**Exercise prompt**
Write out all the material exactly. Leave nothing out.

**Data listing**
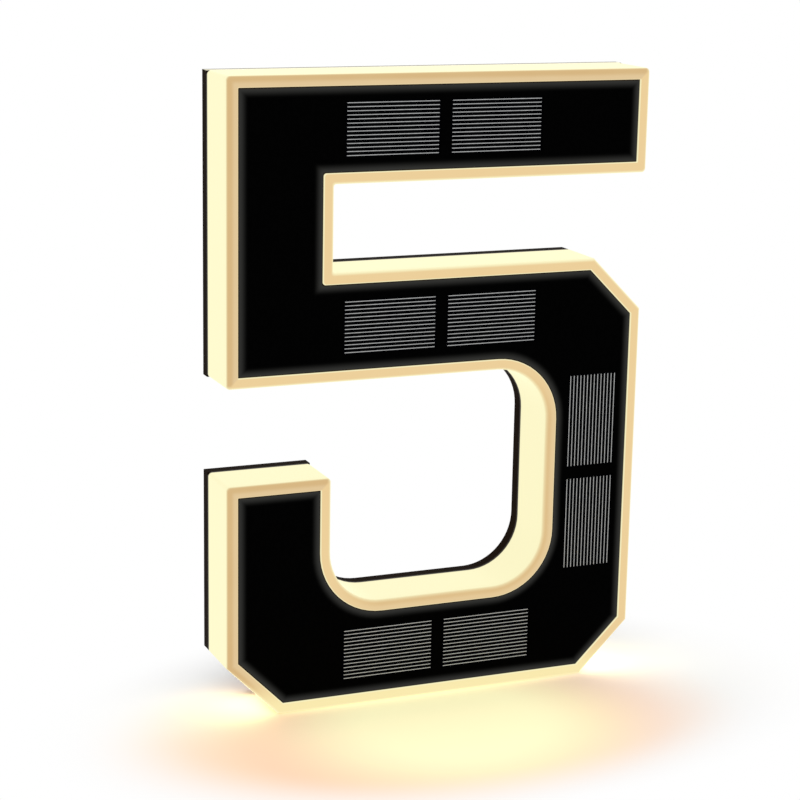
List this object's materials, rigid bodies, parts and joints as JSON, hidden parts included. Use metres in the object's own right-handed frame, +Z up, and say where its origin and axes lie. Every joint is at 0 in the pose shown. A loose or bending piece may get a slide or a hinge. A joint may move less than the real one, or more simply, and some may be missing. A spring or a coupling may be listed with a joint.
{
  "type": "illuminated house number sign",
  "caption": "Block digit five: glowing milky diffuser shell with a black solar panel in its front, a black keyhole-hung back plate and a push button behind.",
  "frame": {"origin": "centre of the bounding box on the standing face, z = 0", "axes": "+Z up along the digit, front face towards -Y, +X to the viewer's right"},
  "size_m": [0.14, 0.024, 0.2],
  "materials": {
    "diffuser": "milky polycarbonate, satin",
    "black_plastic": "moulded black ABS, fine texture",
    "silicone": "matte silicone",
    "panel_laminate": "glossy black laminate",
    "silver_fingers": "printed silver, dulled",
    "tape": "foam tape",
    "white_board": "white solder mask",
    "lamp_body": "phosphor and white resin",
    "battery_sleeve": "shrink sleeve",
    "nickel": "nickel-plated spring steel",
    "chip_epoxy": "epoxy",
    "ferrite": "ferrite and enamelled wire",
    "can_aluminium": "bare can",
    "white_plastic": "nylon",
    "lead_insulation": "PVC",
    "button_plastic": "moulded, satin",
    "switch_plastic": "nylon",
    "screw_steel": "zinc-plated",
    "solar_silicon": "mono silicon under laminate"
  },
  "bodies": {
    "sign": {"assembly_screws": "screw_steel", "back_plate": "black_plastic", "battery_cell": "battery_sleeve", "battery_clip_minus": "nickel", "battery_clip_plus": "nickel", "battery_cradle": "black_plastic", "board_screws": "screw_steel", "boost_inductor": "ferrite", "capacitors": "can_aluminium", "cell_fingers": "silver_fingers", "controller_chip": "chip_epoxy", "diffuser_shell": "diffuser", "lead_plug": "white_plastic", "lead_socket": "white_plastic", "light_board": "white_board", "panel_tape": "tape", "rear_seal": "silicone", "resistors": "chip_epoxy", "side_lamps": "lamp_body", "solar_cell_bottom_left": "solar_silicon", "solar_cell_bottom_right": "solar_silicon", "solar_cell_middle_left": "solar_silicon", "solar_cell_middle_right": "solar_silicon", "solar_cell_side_lower": "solar_silicon", "solar_cell_side_upper": "solar_silicon", "solar_cell_top_left": "solar_silicon", "solar_cell_top_right": "solar_silicon", "solar_leads": "lead_insulation", "solar_panel": "panel_laminate", "switch_body": "switch_plastic"},
    "button": {"power_button": "button_plastic", "button_ring": "silicone", "switch_plunger": "white_plastic"}
  },
  "joints": [
    {"name": "button_press", "type": "slide", "parent": "sign", "child": "button", "axis": [0, -1, 0], "range_m": [0, 0.002], "stiffness_N_per_m": 600}
  ]
}
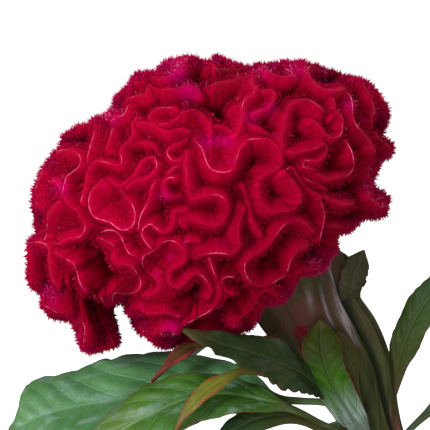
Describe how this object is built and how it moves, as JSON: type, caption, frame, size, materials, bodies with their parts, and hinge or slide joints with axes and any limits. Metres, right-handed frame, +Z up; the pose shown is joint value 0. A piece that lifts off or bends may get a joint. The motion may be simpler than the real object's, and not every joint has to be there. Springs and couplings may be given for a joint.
{
  "type": "potted cockscomb",
  "caption": "Crested cockscomb: a crimson velvety crest of winding folds on a leaning, flattened, leafy stem, in a plain clay pot of soil.",
  "frame": {"origin": "centre of the pot's flat base", "axes": "+Z up along the pot's axis, -Y toward the side that the crest's face looks to, +X to the right seen from there"},
  "size_m": [0.2102, 0.1329, 0.2869],
  "materials": {
    "clay": "matt unglazed terracotta",
    "soil": "rough crumbly potting soil",
    "foliage": "satin green leaves and ribbed stem with red-brown margins",
    "velvet": "crimson velvet with bright crest lines"
  },
  "bodies": {
    "root": {"pot": "clay", "soil": "soil", "leafy_stem": "foliage", "crest": "velvet"}
  },
  "joints": []
}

**Answer to this exercise**
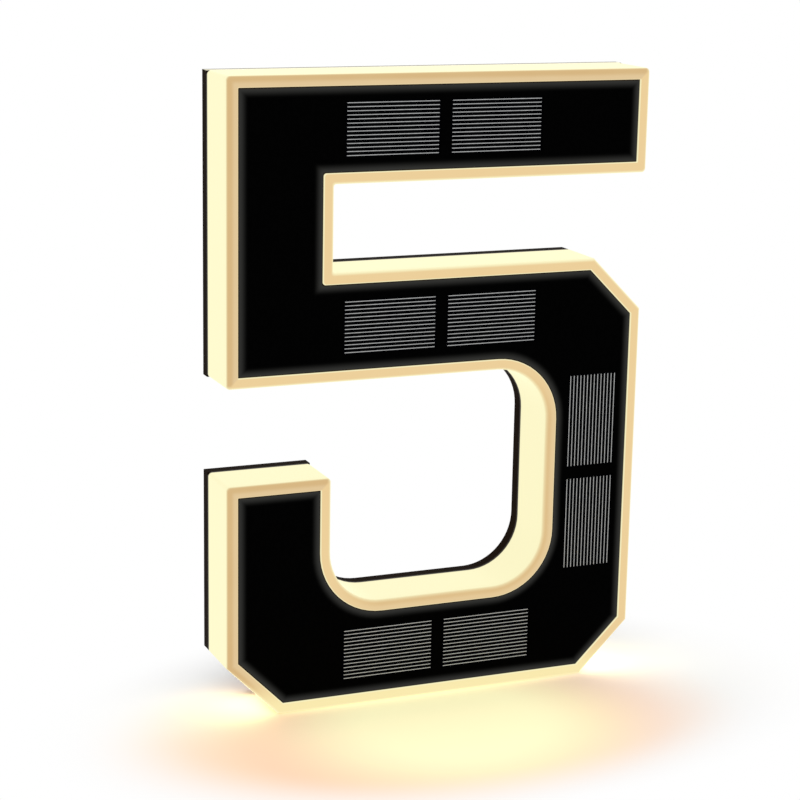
List this object's materials, rigid bodies, parts and joints as JSON, hidden parts included. Use metres in the object's own right-handed frame, +Z up, and say where its origin and axes lie. Every joint is at 0 in the pose shown. A loose or bending piece may get a slide or a hinge. A joint may move less than the real one, or more simply, and some may be missing. A spring or a coupling may be listed with a joint.
{
  "type": "illuminated house number sign",
  "caption": "Block digit five: glowing milky diffuser shell with a black solar panel in its front, a black keyhole-hung back plate and a push button behind.",
  "frame": {"origin": "centre of the bounding box on the standing face, z = 0", "axes": "+Z up along the digit, front face towards -Y, +X to the viewer's right"},
  "size_m": [0.14, 0.024, 0.2],
  "materials": {
    "diffuser": "milky polycarbonate, satin",
    "black_plastic": "moulded black ABS, fine texture",
    "silicone": "matte silicone",
    "panel_laminate": "glossy black laminate",
    "silver_fingers": "printed silver, dulled",
    "tape": "foam tape",
    "white_board": "white solder mask",
    "lamp_body": "phosphor and white resin",
    "battery_sleeve": "shrink sleeve",
    "nickel": "nickel-plated spring steel",
    "chip_epoxy": "epoxy",
    "ferrite": "ferrite and enamelled wire",
    "can_aluminium": "bare can",
    "white_plastic": "nylon",
    "lead_insulation": "PVC",
    "button_plastic": "moulded, satin",
    "switch_plastic": "nylon",
    "screw_steel": "zinc-plated",
    "solar_silicon": "mono silicon under laminate"
  },
  "bodies": {
    "sign": {"assembly_screws": "screw_steel", "back_plate": "black_plastic", "battery_cell": "battery_sleeve", "battery_clip_minus": "nickel", "battery_clip_plus": "nickel", "battery_cradle": "black_plastic", "board_screws": "screw_steel", "boost_inductor": "ferrite", "capacitors": "can_aluminium", "cell_fingers": "silver_fingers", "controller_chip": "chip_epoxy", "diffuser_shell": "diffuser", "lead_plug": "white_plastic", "lead_socket": "white_plastic", "light_board": "white_board", "panel_tape": "tape", "rear_seal": "silicone", "resistors": "chip_epoxy", "side_lamps": "lamp_body", "solar_cell_bottom_left": "solar_silicon", "solar_cell_bottom_right": "solar_silicon", "solar_cell_middle_left": "solar_silicon", "solar_cell_middle_right": "solar_silicon", "solar_cell_side_lower": "solar_silicon", "solar_cell_side_upper": "solar_silicon", "solar_cell_top_left": "solar_silicon", "solar_cell_top_right": "solar_silicon", "solar_leads": "lead_insulation", "solar_panel": "panel_laminate", "switch_body": "switch_plastic"},
    "button": {"power_button": "button_plastic", "button_ring": "silicone", "switch_plunger": "white_plastic"}
  },
  "joints": [
    {"name": "button_press", "type": "slide", "parent": "sign", "child": "button", "axis": [0, -1, 0], "range_m": [0, 0.002], "stiffness_N_per_m": 600}
  ]
}
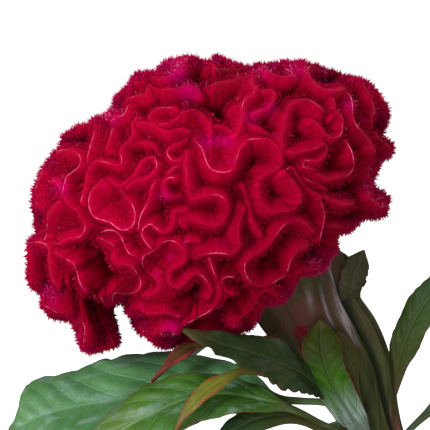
Describe how this object is built and how it moves, as JSON: type, caption, frame, size, materials, bodies with their parts, and hinge or slide joints with axes and any limits. Metres, right-handed frame, +Z up; the pose shown is joint value 0. A piece that lifts off or bends may get a joint. The motion may be simpler than the real object's, and not every joint has to be there. Springs and couplings may be given for a joint.
{
  "type": "potted cockscomb",
  "caption": "Crested cockscomb: a crimson velvety crest of winding folds on a leaning, flattened, leafy stem, in a plain clay pot of soil.",
  "frame": {"origin": "centre of the pot's flat base", "axes": "+Z up along the pot's axis, -Y toward the side that the crest's face looks to, +X to the right seen from there"},
  "size_m": [0.2102, 0.1329, 0.2869],
  "materials": {
    "clay": "matt unglazed terracotta",
    "soil": "rough crumbly potting soil",
    "foliage": "satin green leaves and ribbed stem with red-brown margins",
    "velvet": "crimson velvet with bright crest lines"
  },
  "bodies": {
    "root": {"pot": "clay", "soil": "soil", "leafy_stem": "foliage", "crest": "velvet"}
  },
  "joints": []
}